I hope they get a chance to make one. I mean, hey, the beavers worked out all right!

Zombeavers

* * * ¾ (out of four)
Seen 18 July 2014 in Théâtre Hall (Fantasia Festival, DCP)

Zombeavers gives the audience what they want from a movie with that title, pretty much the way they want it, and that way involves puppets. Puppets and blood.

Director Jordan Rubin and co-writers Al & Jon Kaplan are smart about getting the audience there, spending about two or three minutes on an opening scene that explains why there might be zombie beavers in the area before introducing Jenn (Lexi Atkins), Mary (Rachel Melvin), and Zoe (Cortney Palm), three sorority sisters planning on a boyfriend-free weekend at Mary's cousin's house on a lake where there's no cell phone service. Of course, boyfriends Sam (Hutch Dano), Buck (Peter Gilroy), and Tommy (Jake Weary) do show up, despite the fact that the whole thing was specifically about not seeing Sam, but they're not nearly as much trouble as the beaver dam covered in green gunk.

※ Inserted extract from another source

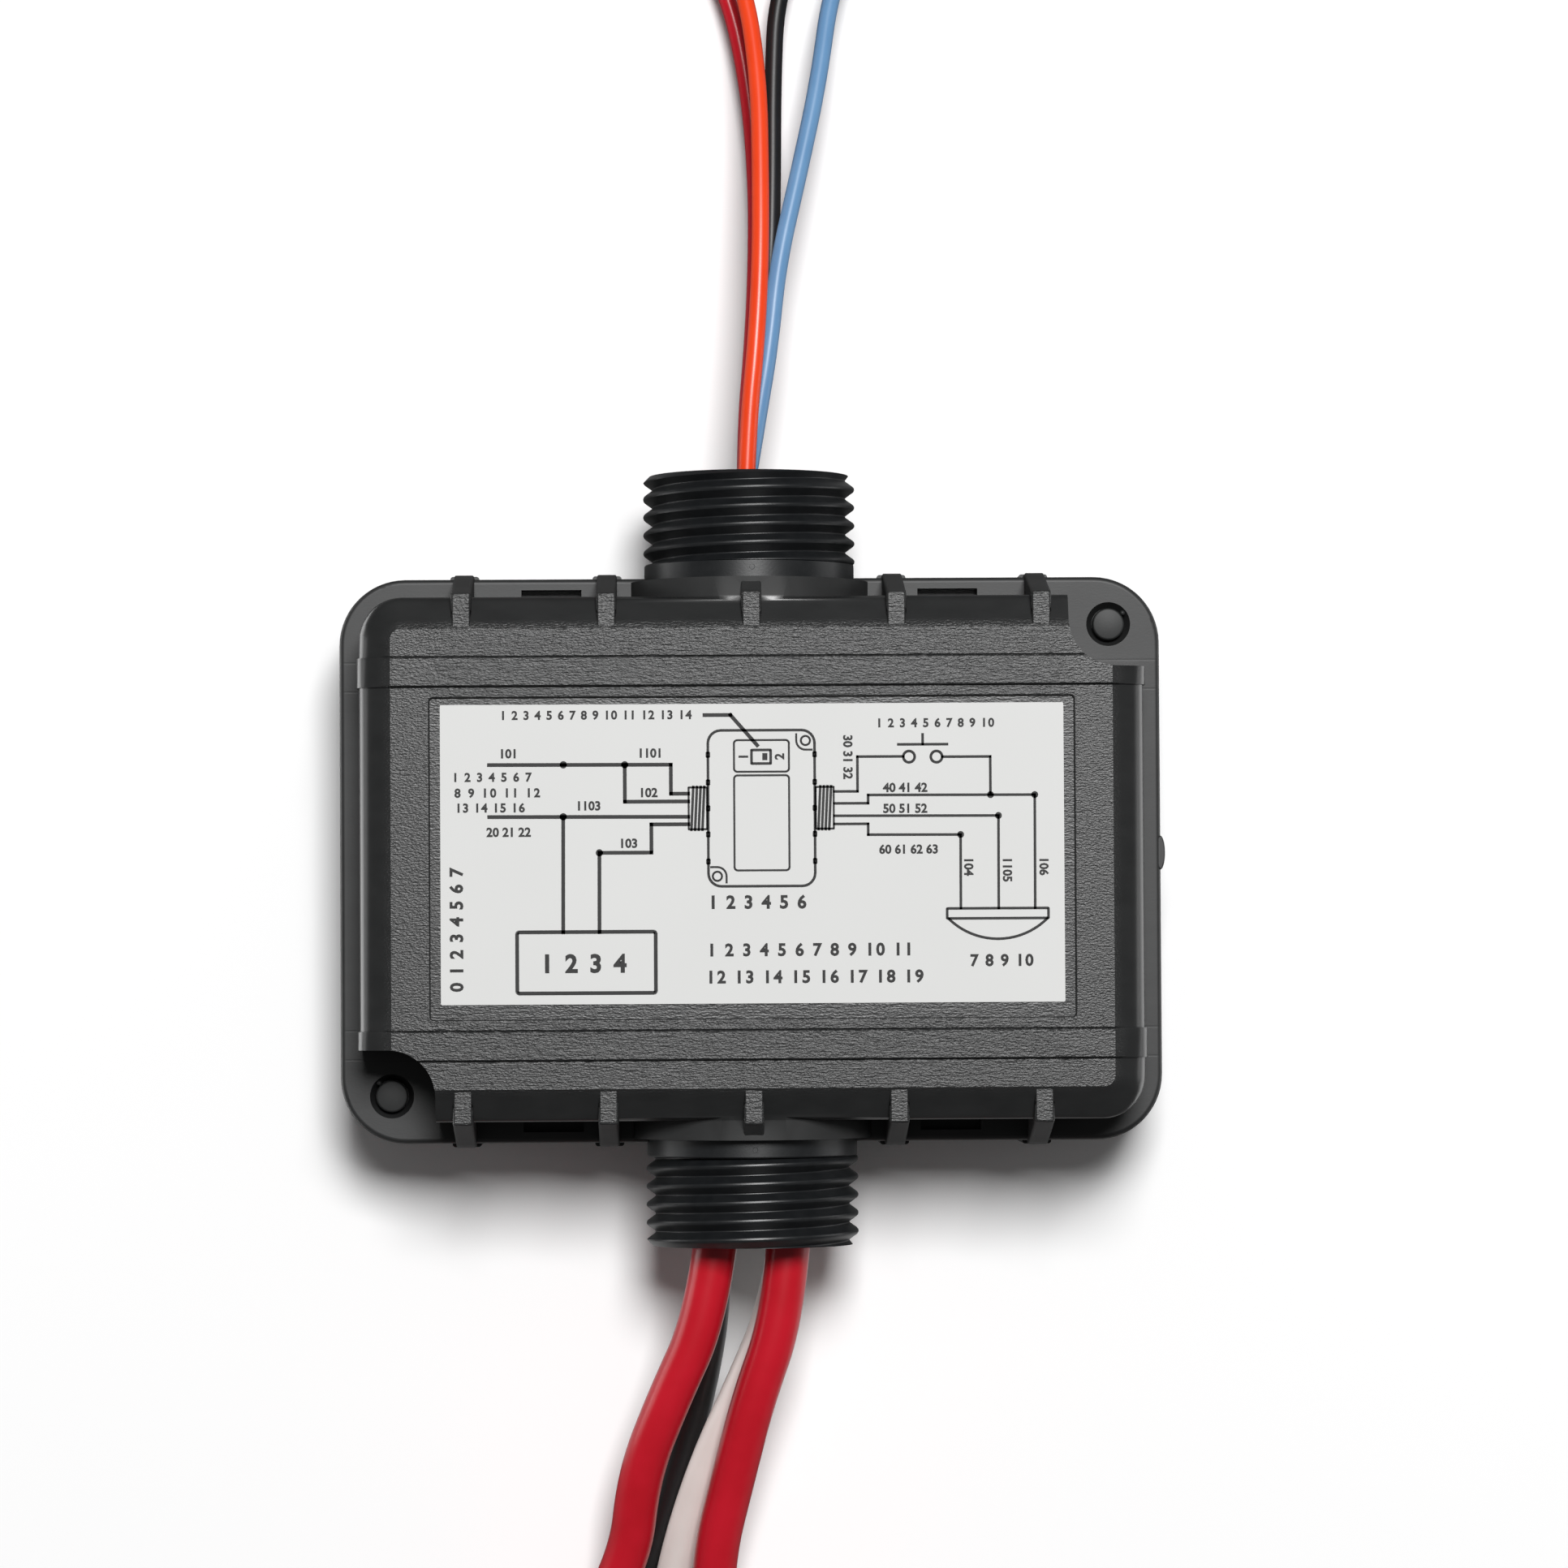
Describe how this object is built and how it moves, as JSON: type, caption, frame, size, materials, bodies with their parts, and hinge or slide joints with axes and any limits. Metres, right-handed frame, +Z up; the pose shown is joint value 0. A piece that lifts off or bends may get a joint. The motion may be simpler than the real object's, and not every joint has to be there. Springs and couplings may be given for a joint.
{
  "type": "occupancy sensor power pack",
  "caption": "Low dark plastic box with a wiring label, stiffening fins, a threaded nipple on each long side, mains and sensor leads, and a relay and slide switch inside.",
  "frame": {"origin": "centre of the housing's footprint on the surface that its front face lies on", "axes": "+X along the housing's longer side, +Y towards the sensor nipple, +Z up from the front face to the label face"},
  "size_m": [0.082, 0.3264, 0.0272],
  "materials": {
    "housing_plastic": "dark grey moulded plastic, finely textured",
    "nipple_plastic": "black moulded nylon, satin",
    "plug_plastic": "black plastic",
    "label_film": "matt white printed film",
    "pin_plastic": "dark plastic, satin",
    "board_laminate": "green solder mask",
    "switch_plastic": "black plastic",
    "contact_metal": "plated brass",
    "relay_plastic": "dark blue plastic",
    "relay_steel": "plated soft iron",
    "bobbin_plastic": "cream plastic",
    "enamelled_copper": "enamelled copper wire",
    "core_steel": "stacked silicon steel",
    "winding_tape": "yellow polyester tape",
    "capacitor_sleeve": "shrunk sleeve",
    "capacitor_box": "yellow moulded box",
    "varistor_coating": "blue dipped coating",
    "fuse_glass": "clear glass with plated caps",
    "chip_plastic": "black epoxy",
    "wire_red": "red insulation, semi gloss",
    "wire_black": "black insulation, semi gloss",
    "wire_white": "white insulation, semi gloss",
    "wire_orange": "orange insulation, semi gloss",
    "wire_blue": "light blue insulation, semi gloss",
    "bare_copper": "bare stranded copper"
  },
  "bodies": {
    "housing": {"back_cover": "housing_plastic", "front_cover": "housing_plastic", "line_nipple": "nipple_plastic", "sensor_nipple": "nipple_plastic", "line_wire_plug": "plug_plastic", "sensor_wire_plug": "plug_plastic", "wiring_label": "label_film", "corner_pins": "pin_plastic", "circuit_board": "board_laminate", "switch_housing": "switch_plastic", "switch_terminals": "contact_metal", "line_lead_tails": "wire_black", "sensor_lead_tails": "wire_black", "relay_base": "relay_plastic", "relay_case": "relay_plastic", "relay_yoke": "relay_steel", "relay_bobbin": "bobbin_plastic", "relay_winding": "enamelled_copper", "relay_fixed_contact": "contact_metal", "transformer_core": "core_steel", "transformer_bobbin": "bobbin_plastic", "transformer_winding": "winding_tape", "bulk_capacitor": "capacitor_sleeve", "output_capacitor": "capacitor_sleeve", "line_filter_capacitor": "capacitor_box", "varistor": "varistor_coating", "fuse": "fuse_glass", "bridge_rectifier": "chip_plastic", "regulator": "chip_plastic", "load_lead_red_left": "wire_red", "load_lead_red_right": "wire_red", "line_lead_black": "wire_black", "line_lead_white": "wire_white", "sensor_lead_orange": "wire_orange", "sensor_lead_blue": "wire_blue", "sensor_lead_black": "wire_black", "sensor_lead_red": "wire_red", "load_lead_red_left_end": "bare_copper", "load_lead_red_right_end": "bare_copper", "line_lead_black_end": "bare_copper", "line_lead_white_end": "bare_copper", "sensor_lead_orange_end": "bare_copper", "sensor_lead_blue_end": "bare_copper", "sensor_lead_black_end": "bare_copper", "sensor_lead_red_end": "bare_copper"},
    "switch_slider": {"switch_knob": "switch_plastic", "switch_contact": "contact_metal"},
    "relay_armature_body": {"relay_armature": "relay_steel", "relay_moving_contact": "contact_metal"}
  },
  "joints": [
    {"name": "switch_slide", "type": "slide", "parent": "housing", "child": "switch_slider", "axis": [0, -1, 0], "range_m": [0, 0.004]},
    {"name": "armature_pivot", "type": "hinge", "parent": "housing", "child": "relay_armature_body", "pos_m": [-0.03255, 0.0067, 0.02155], "axis": [0, 1, 0], "range_deg": [0, 3.6], "stiffness_Nm_per_rad": 0.01, "springref_deg": -2.86}
  ]
}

From the start, this thing is going to be a sort of light goof on monster movies, but it's not nearly as easy as just putting some girls in bikinis on the screen with some puppets of limited mobility and letting the yuks happen. As much as Rubin & the Kaplans absolutely know they're making a silly movie, they don't seem to feel the need to spend much time congratulating themselves on how clever they are or winking at the audience. They trust the situation to be funny, give their cast actual characters to play that won't slow things down, and while the beaver puppets are just handmade enough to let the audience laugh a bit at the lower budget, the film is built around their capabilities enough that it never takes the viewer out. This is a funny horror movie built around a goofy premise, yes, but it is decidedly not a spoof, but funny characters playing it straight.

The young cast doing that is one of the movie's most valuable assets. Lexi Atikins, Cortney Palm, and Rachel Melvin aren't given complicated characters to play at the start - they're easy to peg the sad one, the bratty one, and the sensible one right off - but they play off each other nicely, and when the boys are added to the mix, they're similarly quickly sketched but easy to grab onto; there aren't any boring non-entities there to get the body count up. Even Hutch Dano's Sam isn't the completely unlikable guy we're cheering to become zombie food; he's a funny jackass.